Among the scientists running some radar tests is Sally Caldwell (Corday). The pilot actually testing the stock footage of aircraft, er, the radar equipment is Mitch McAffee (Morrow). Over the radio he laughs about the “Lady Mathematician,” and she looks annoyed. Then he buzzes the hanger and she looks annoyed again. It’s pretty obvious Mitch and Sally are going to fall in love. We also learn that Mitch gets away with such antics because he’s not really a professional pilot, but an electrical engineer. Huh?

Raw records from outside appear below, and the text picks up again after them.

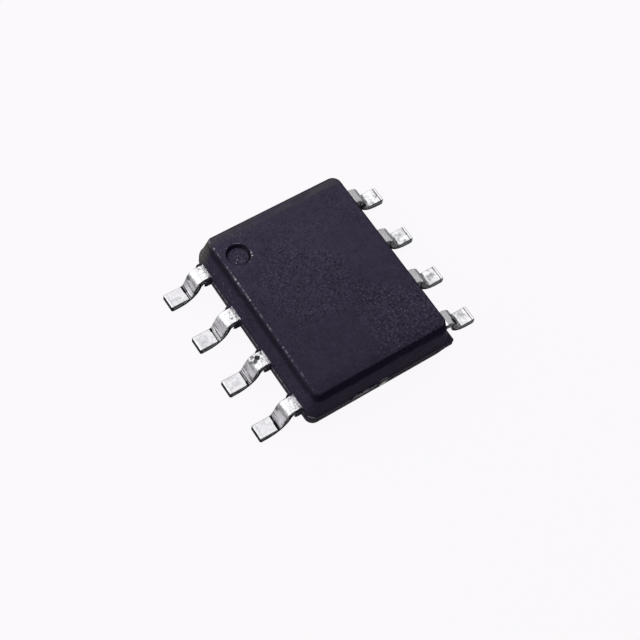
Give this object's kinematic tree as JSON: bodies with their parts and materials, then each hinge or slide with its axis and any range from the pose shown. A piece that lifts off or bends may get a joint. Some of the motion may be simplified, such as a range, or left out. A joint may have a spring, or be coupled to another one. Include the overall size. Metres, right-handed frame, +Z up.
{
  "type": "soic chip",
  "caption": "Small-outline surface-mount integrated circuit: moulded body with drafted sides, a corner dimple and gull-wing leads along its two long sides.",
  "frame": {"origin": "centre of the package on the seating plane, under the feet", "axes": "+Z up from the seating plane, +Y along the rows of leads towards the end with the dimple, +X from the row that holds lead one to the other row"},
  "size_m": [0.006, 0.005, 0.0015],
  "materials": {
    "body_resin": "moulded charcoal resin, fine matt grain",
    "lead_tin": "matt tin plating on iron-nickel alloy",
    "frame_alloy": "bare iron-nickel alloy leadframe",
    "die_adhesive": "silver-filled adhesive",
    "silicon": "polished silicon",
    "wire_gold": "drawn gold wire"
  },
  "bodies": {
    "root": {"mold_body": "body_resin", "lead_1": "lead_tin", "lead_2": "lead_tin", "lead_3": "lead_tin", "lead_4": "lead_tin", "lead_5": "lead_tin", "lead_6": "lead_tin", "lead_7": "lead_tin", "lead_8": "lead_tin", "die_paddle": "frame_alloy", "die_attach": "die_adhesive", "die": "silicon", "bond_wire_1": "wire_gold", "bond_wire_2": "wire_gold", "bond_wire_3": "wire_gold", "bond_wire_4": "wire_gold", "bond_wire_5": "wire_gold", "bond_wire_6": "wire_gold", "bond_wire_7": "wire_gold", "bond_wire_8": "wire_gold"}
  },
  "joints": []
}
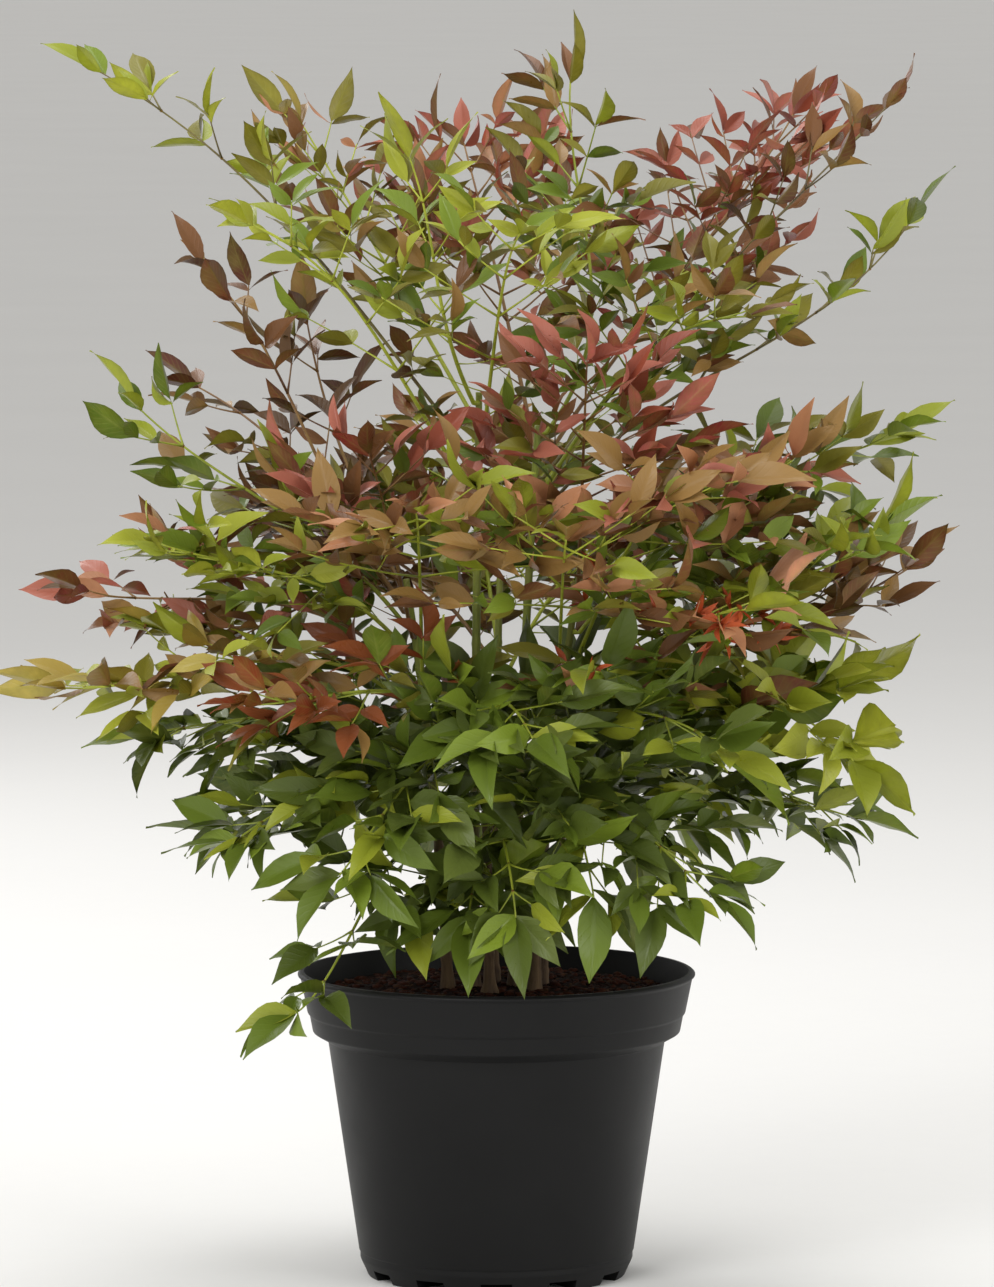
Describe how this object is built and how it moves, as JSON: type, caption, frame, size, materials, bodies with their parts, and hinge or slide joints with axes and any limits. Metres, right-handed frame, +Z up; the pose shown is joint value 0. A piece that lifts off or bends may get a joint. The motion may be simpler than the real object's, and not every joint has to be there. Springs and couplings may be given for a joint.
{
  "type": "heavenly bamboo in a pot",
  "caption": "Potted heavenly bamboo: slim canes and arching compound leaves in tiers of green, lime, bronze and red, standing in a black tapered nursery pot.",
  "frame": {"origin": "centre of the pot's flat underside", "axes": "+Z up along the pot axis, -Y towards the side that the picture shows, +X to the right of that view"},
  "size_m": [0.5582, 0.4628, 0.7279],
  "materials": {
    "cane": "fibrous, dull",
    "deep": "deep green leaflets, slightly glossy",
    "rust": "rust red leaflets, slightly glossy",
    "lime": "lime green leaflets, slightly glossy",
    "olive": "olive leaflets, slightly glossy",
    "bronze": "bronze leaflets, slightly glossy",
    "crimson": "crimson leaflets, slightly glossy",
    "gold": "gold leaflets, slightly glossy",
    "green": "bright green leaflets, slightly glossy",
    "pot": "black, faintly grained",
    "soil": "dark moist peat and composted bark",
    "stalk": "smooth, green"
  },
  "bodies": {
    "root": {"cane_mid_back": "cane", "cane_mid_left": "cane", "cane_mid_right": "cane", "cane_short_back": "cane", "cane_short_front": "cane", "cane_tall_left": "cane", "cane_tall_right": "cane", "leaf_low_back": "deep", "leaf_low_back_left": "deep", "leaf_low_back_right": "deep", "leaf_low_front": "deep", "leaf_low_front_drop": "deep", "leaf_low_front_inner": "deep", "leaf_low_front_left": "deep", "leaf_low_front_right": "deep", "leaf_low_inner_front": "deep", "leaf_low_inner_left": "deep", "leaf_low_left": "deep", "leaf_low_left_front": "deep", "leaf_low_left_red": "rust", "leaf_low_over_rim": "deep", "leaf_low_right": "deep", "leaf_low_right_front": "deep", "leaf_low_right_gold": "lime", "leaf_mid_back": "olive", "leaf_mid_back_left": "rust", "leaf_mid_back_right": "bronze", "leaf_mid_front_crimson": "crimson", "leaf_mid_front_orange": "bronze", "leaf_mid_front_red": "crimson", "leaf_mid_front_rust": "bronze", "leaf_mid_front_salmon": "bronze", "leaf_mid_left_gold": "gold", "leaf_mid_left_green": "green", "leaf_mid_left_high": "rust", "leaf_mid_left_lime": "lime", "leaf_mid_left_pink": "rust", "leaf_mid_left_rust": "rust", "leaf_mid_left_upright": "rust", "leaf_mid_right_bronze": "bronze", "leaf_mid_right_far": "rust", "leaf_mid_right_front": "green", "leaf_mid_right_green": "green", "leaf_mid_right_high": "green", "leaf_upper_back": "olive", "leaf_upper_far_left": "lime", "leaf_upper_far_right": "rust", "leaf_upper_front": "lime", "leaf_upper_left_back": "bronze", "leaf_upper_left_front": "lime", "leaf_upper_low_right": "green", "leaf_upper_right_back": "crimson", "leaf_upper_right_front": "olive", "leaf_upper_spike": "olive", "leaf_upper_top_left": "lime", "pot": "pot", "potting_soil": "soil", "stalk_upper_far_left": "stalk", "stalk_upper_far_right": "stalk", "stalk_upper_low_right": "stalk"}
  },
  "joints": []
}
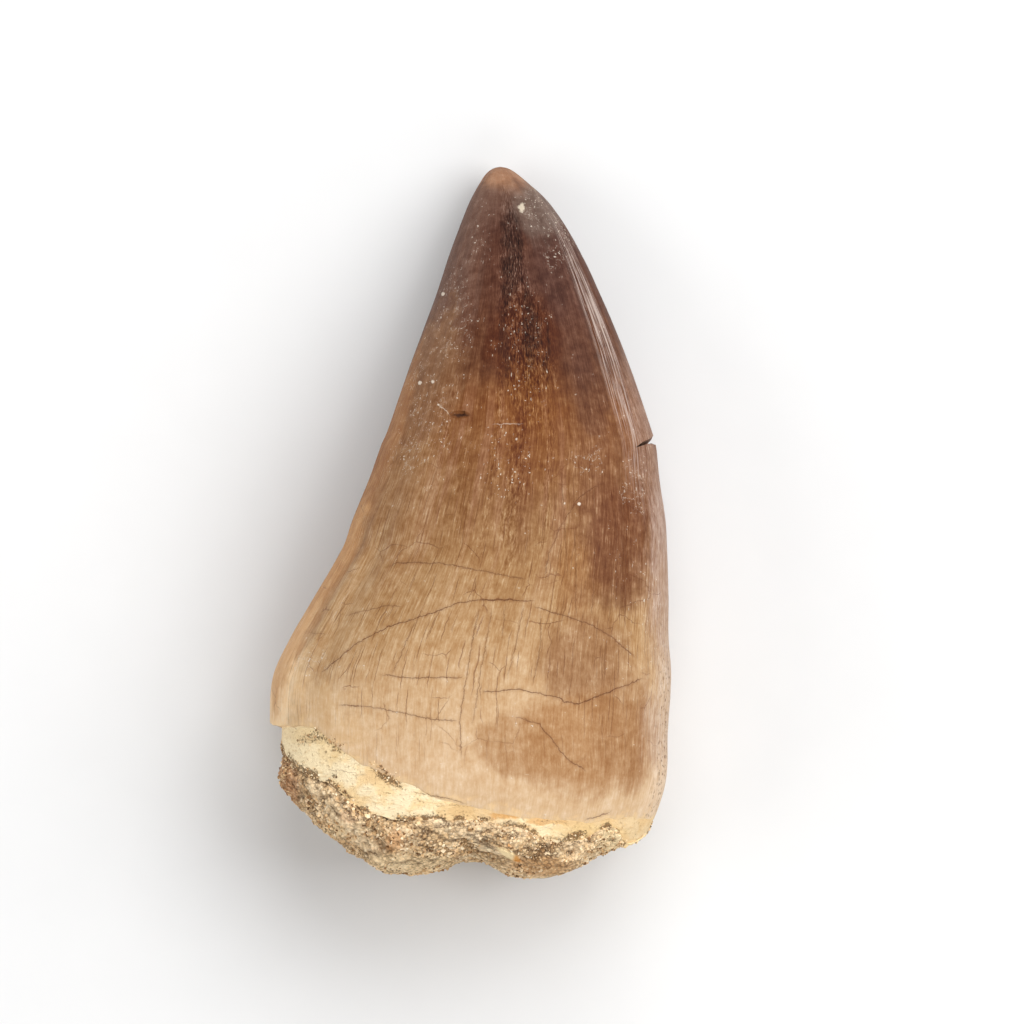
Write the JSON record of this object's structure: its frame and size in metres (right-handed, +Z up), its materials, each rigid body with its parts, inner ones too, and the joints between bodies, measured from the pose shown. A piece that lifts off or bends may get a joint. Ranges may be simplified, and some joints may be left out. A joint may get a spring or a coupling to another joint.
{
  "type": "fossil mosasaur tooth",
  "caption": "Broad, slightly curved fossil reptile tooth crown with cracked brown enamel and sandy rock on its broken base, lying on its flatter side.",
  "frame": {"origin": "on the surface that the tooth rests on, under the middle of its overall box", "axes": "+Y from the rock at the base towards the tip, +Z up out of the convex outer face, +X towards the less flared edge, the right one with the tip pointing away"},
  "size_m": [0.0308, 0.055, 0.0208],
  "materials": {
    "enamel": null,
    "sandy_rock": null
  },
  "bodies": {
    "root": {"tooth": "enamel", "matrix": "sandy_rock"}
  },
  "joints": []
}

Suddenly, we enter The Creeping Terror and Beast of Yucca Flats territory, as the film’s soundtrack apparently went missing. So instead of expository dialog, the narrator (at boring length) fills us in on what’s we’re watching: Mitch spots a blurry UFO, which fails to show up on the nifty new radar being tested. Taking no chances, the Air Force releases an entire barrage of stock footage. They find nothing. Mitch is getting chewed out for calling in a false alarm when the officer chewing him out gets a phone call. He’s listens for about eight seconds, then tells Mitch and Sally, in some detail, that a plane has gone missing after radioing in a UFO sighting. Considering how much detail he gets from this short phone call, the guy on the other end must have been a auctioneer.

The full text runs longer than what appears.